Sam explains that she wants me to pay her so she can “feed [her] team”, who she says are called the Halal Gang. After explaining that I cannot ethically pay for her interview, she concedes to speak when I say that I will link to her twitter account (@skrrtskrtt).

Born a male, 18-year-old Sam tells me she “prefers female pronouns” and immediately gives me her full name, town of residence, and the name of the English university where she studies civil engineering. When I ask for a form of ID to prove her identity, she claims she left her wallet on campus. When I ask her to simply email from her university email address, she says – over Twitter’s direct messaging service – “unfortunately i cannot provide u with evidence at this very moment”. For this reason, I will refer to her by her first name only. Her quotes are here copied verbatim from the messages she sent me online.

“I chose that mans image because he seemed like an easy target. I was quite intrigued by the huge number of retweets because i got the attention i never got at home. And yes i did him a favour by getting him clout. He’s ugly so i guess I got him some girls. People who also made fake missing people are G’s and i salute them.”

Why did you do it, I ask? The reply is one word. “Entertainment”.

***

Abdulfatah was casually scrolling through Twitter when he realised his profile picture had been stolen. “Honestly, it was horrific,” he tells me – again over Twitter’s messaging service – “I hope nobody has to go through what I did. Just imagine scrolling through Twitter only to find that some random person used your photo to claim you’ve gone missing in a bombing.”

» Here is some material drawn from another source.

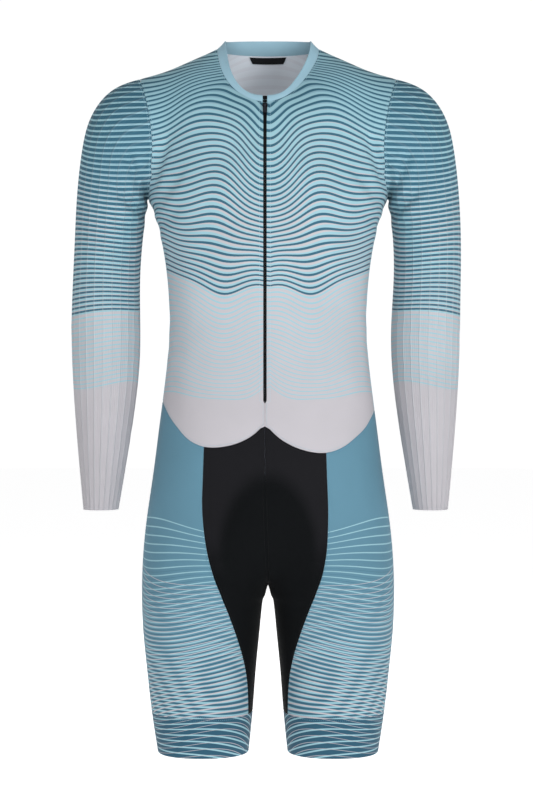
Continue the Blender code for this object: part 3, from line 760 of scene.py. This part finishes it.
def cut_seam(surface, tags, seam, below):
    """Cuts the faces with these tags where seam(point) is 0, and tags the side under 0."""
    wanted = {TAGS.index(tag) for tag in tags}
    faces = [f for f in surface.faces if f.material_index in wanted]
    height = {v: seam(v.co) for v in {v for f in faces for v in f.verts}}
    edges = {e for f in faces for e in f.edges}
    snap_to_seam(sorted(edges, key=lambda e: e.index), height)
    for edge in edges:
        a, b = edge.verts
        if height[a] * height[b] < 0:
            share = height[a] / (height[a] - height[b])
            _, middle = bmesh.utils.edge_split(edge, a, share)
            height[middle] = 0.0
    for face in faces:
        pair = seam_ends(face, height)
        if pair:
            bmesh.utils.face_split(face, *pair)
    for face in surface.faces:
        if face.material_index in wanted and sum(height.get(v, 0.0) for v in face.verts) < 0:
            face.material_index = TAGS.index(below)
    surface.verts.index_update()
    surface.edges.index_update()
    surface.faces.index_update()


def waist_seam(point):
    if point.y > 0:
        return point.z - along(BACK_WAIST_SEAM, abs(point.x))
    return point.z - along(SCALLOP_SEAM, abs(point.x)) + SCALLOP_TILT * point.x


def inset_seam(point):
    table = FRONT_INSET_SEAM if point.y < 0 else BACK_INSET_SEAM
    return abs(point.x) - along(table, point.z)


def pad_seam(point):
    """Negative inside the pad's outline."""
    low, rise, half_width = PAD_ARCH.values()
    if point.z < low:
        return PAD_LOW - point.z
    arch = math.hypot(point.x / half_width, (point.z - low) / rise)
    return (arch - 1) * half_width if point.y < 0 else -half_width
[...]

When Abdulfatah decided to confront his troll on Twitter, his tweet got 63,000 retweets and 98,000 likes. “i’m from Cairo and i don’t have Chemo… who tf are you? how do you know me???” he wrote – and his response went on to be featured in articles by The Sun, Yahoo!, Mashable, and AOL.com. The tweet is part of a larger story that has spread over the last few days – of “sick Twitters trolls” targeting innocent people by pretending they are missing. 

My Twitter chat with Abdulfatah spans a few hours, and he hammers home how “vile and disgusting” he finds the act of spreading fake victims on social media. “I hope people come to their senses soon and stop this type of behaviour. It’s not funny at all.” Half an hour after we exchange goodbyes, he messages me to explain that there is something else he wants to say.

“I totally forgot to mention this,” he begins. “I couldn’t have done this without this groupchat I’m in called ‘Halal Gang’.”

***

In their 2017 book, The Ambivalent Internet: Mischief, Oddity, and Antagonism Online, authors Whitney Phillips and Ryan M Milner dedicate an entire chapter to “Identity Play” on the internet.

“Online and off, identity is a series of masks,” they write. “Whether online deceptions are harmless or targeted or somewhere in between, determining why anonymous or pseudonymous actors do the things they do can be very difficult.”

So why do people use the internet to deceive? The authors’ argue it is simple: “because they’re able to: because the contours of the space allow it.”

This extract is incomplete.